Weingarten machte sich dann daran, die Beweisaufnahme zur Beschaffung der Ceska – Wohlleben und Schultze sind hierfür wegen Beihilfe zum neunfachen Mord angeklagt – darzustellen. Wo das Plädoyer von Greger letzte Woche bei der Beweiswürdigung doch sehr kursorisch war, setzte sich Weingarten heute bis ins kleinste Detail mit wesentlichen Zeugen und Beschuldigten und mit der Würdigung ihrer Aussagen auseinander. Er kam zu dem überzeugenden Ergebnis, dass lückenlos nachgewiesen ist, wie die Mordwaffe Ceska 83 von einem Schweizer Waffengeschäft über verschiedene Personen zum Szeneladen Medley und von dort über Wohlleben und Schultze zum NSU-Kerntrio gelangte, das mit ihr die neun rassistischen Morde der sog. Ceska-Serie beging.

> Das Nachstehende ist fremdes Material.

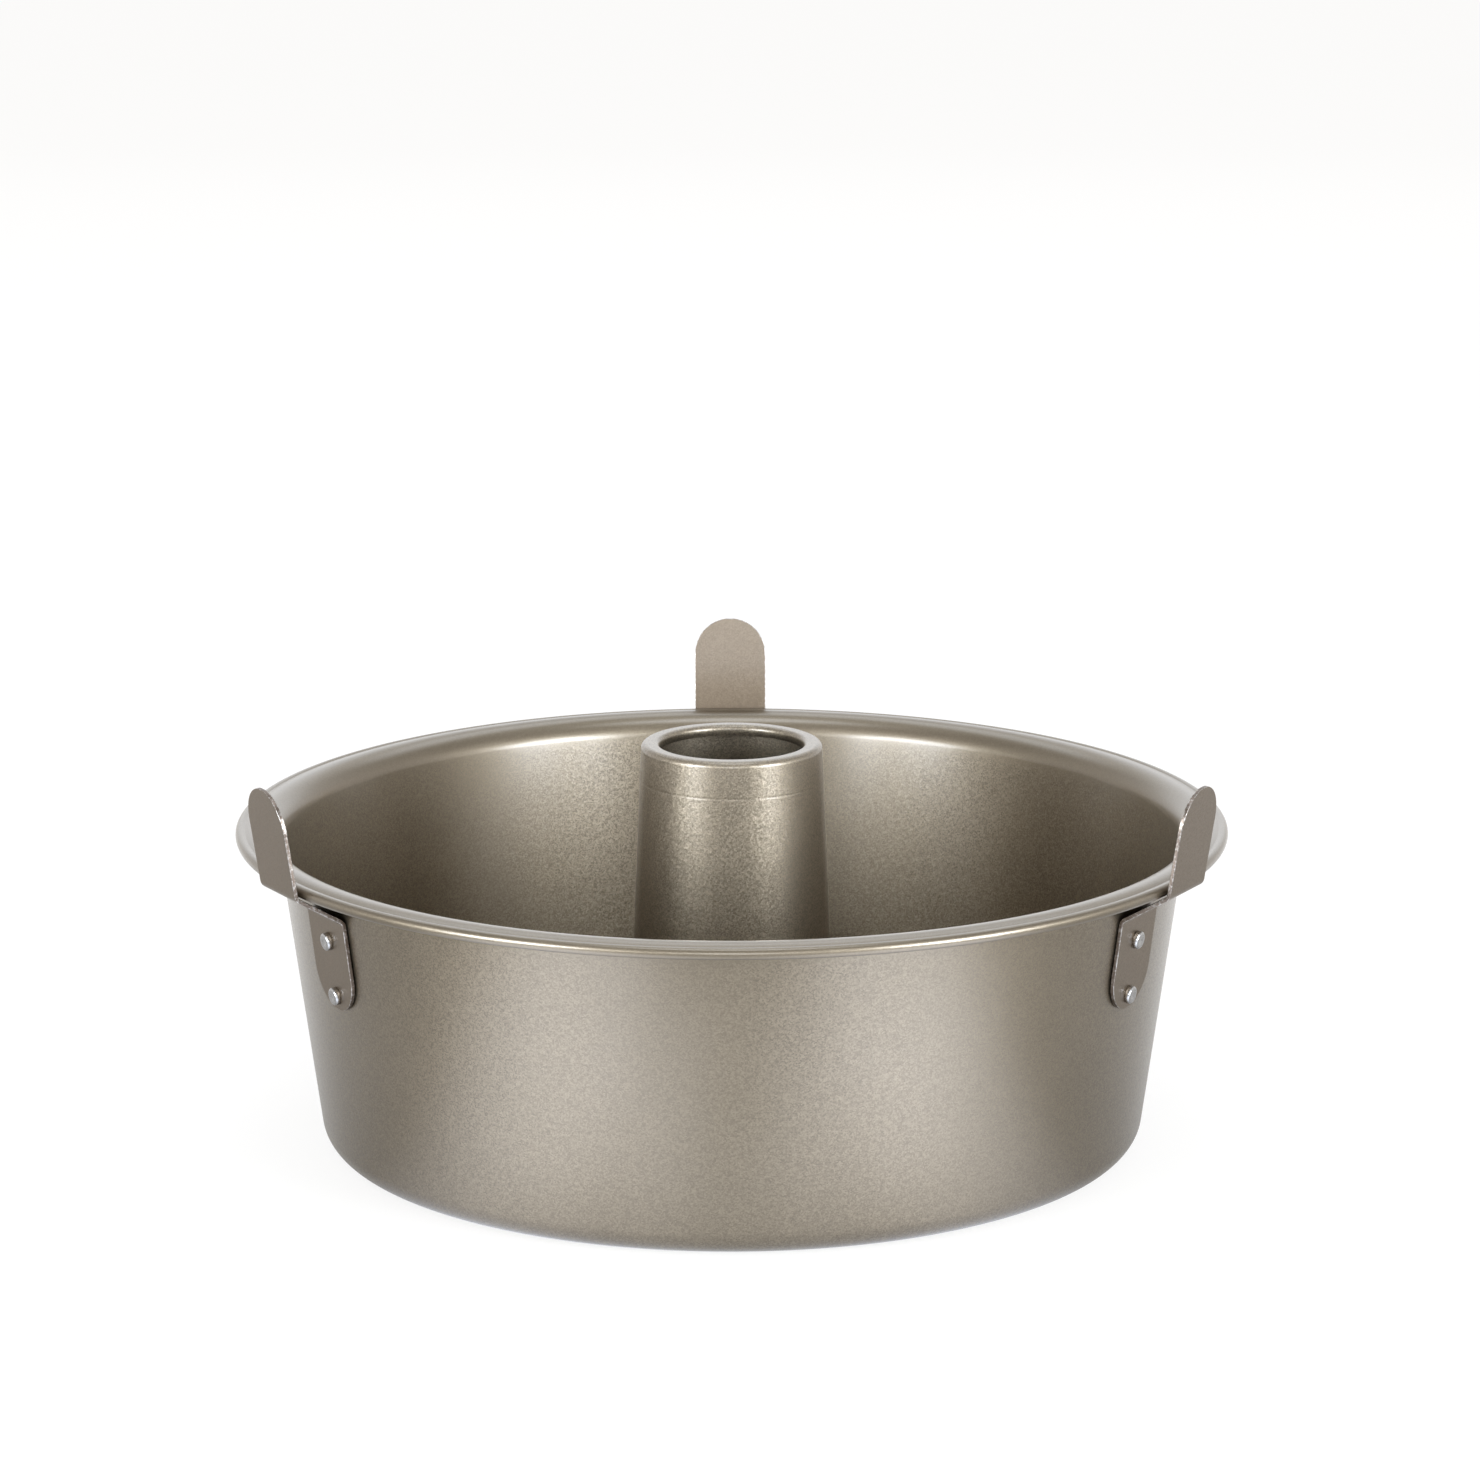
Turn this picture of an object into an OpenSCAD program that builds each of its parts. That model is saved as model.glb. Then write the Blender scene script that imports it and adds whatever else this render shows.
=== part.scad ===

Interessant war auch die Einschätzung Weingartens zum Angeklagten Schultze: dieser sei sichtlich bemüht, alle objektiven Ereignisse umfassend und so genau zu schildern, wie es ihm möglich sei. Bei der Beschreibung seiner subjektiven Motive, Einstellung usw. sei Schultze aber nicht in der Lage oder wahrscheinlicher nicht gewillt, nähere Angaben zu machen. Weingarten verwies auf das Beispiel des Angriffs auf eine Dönerbude, wo Schultze, nach dem Motiv gefragt, nicht etwa die auf der Hand liegenden rassistischen Motive benannte, sondern nur nach langem Zögern äußerte, bei einer Bratwurstbude hätte man das sicher nicht gemacht. Dies deckt sich in weitem Umfang mit unserer eigenen Einschätzung von Schultze, der zwar seine damaligen Einstellungen abgelegt hat, sich aber eben auch vollständig weigert, sie als seine vergangenen Einstellungen anzuerkennen.
Der zweite Punkt, an dem Weingarten Schultze nicht glaubt, ist dessen Behauptung, der Schalldämpfer sei nicht mitbestellt gewesen. Vielmehr, so wies er auch so in sehr ausführlicher Beweiswürdigung nach, war dieser von Anfang an mitbestellt und wurde genau wie bestellt auch geliefert. Dies belegt den Gehilfenvorsatz von Wohlleben und Schultze, die die neonazistischen Einstellungen des Kerntrios und ihre Gewaltbereitschaft kannten und teilten, da sich bei einer Schalldämpferwaffe das Ziel des Ermordens von Menschen als Ziel von selbst erschließt.
Beim Aspekt „Schalldämpferwaffe“ unternahm Weingarten dann den untauglichen Versuch, die Ermittlungsbehörden der damals noch sog. „Döner-Morde“ in Schutz zu nehmen: eine Pistole mit Schalldämpfer sei ja ein geradezu klischeehaftes Anzeichen für organisierte Allgemeinkriminalität, deswegen seien die Ermittlungen eben in diese Richtung gelaufen. Das reicht aber als Erklärung für die Ausrichtung der Ermittlungen gegen die Geschädigten bei weitem nicht aus: sonst hätte die Polizei auch andere Möglichkeiten in Erwägung gezogen, vor allem, als die jahrelangen Ermittlungen keinerlei Anzeichen für kriminelle Verbindungen der Ermordeten ergeben hatten, zudem ergeben hatten, dass sie nichts miteinander verband als die Eigenschaft als „Ausländer“, die den Hass von Neonazis auf sie lenken könnte. Sonst hätten die Behörden auch nicht jahrelang nach Motiven in Familie und Bekanntenkreis der Geschädigten gesucht – auch noch, nachdem bereits klar war, dass es sich um Serienmorde handelte. Dieser Versuch, den institutionellen Rassismus in den deutschen Polizeibehörden wegzuerklären, muss also scheitern.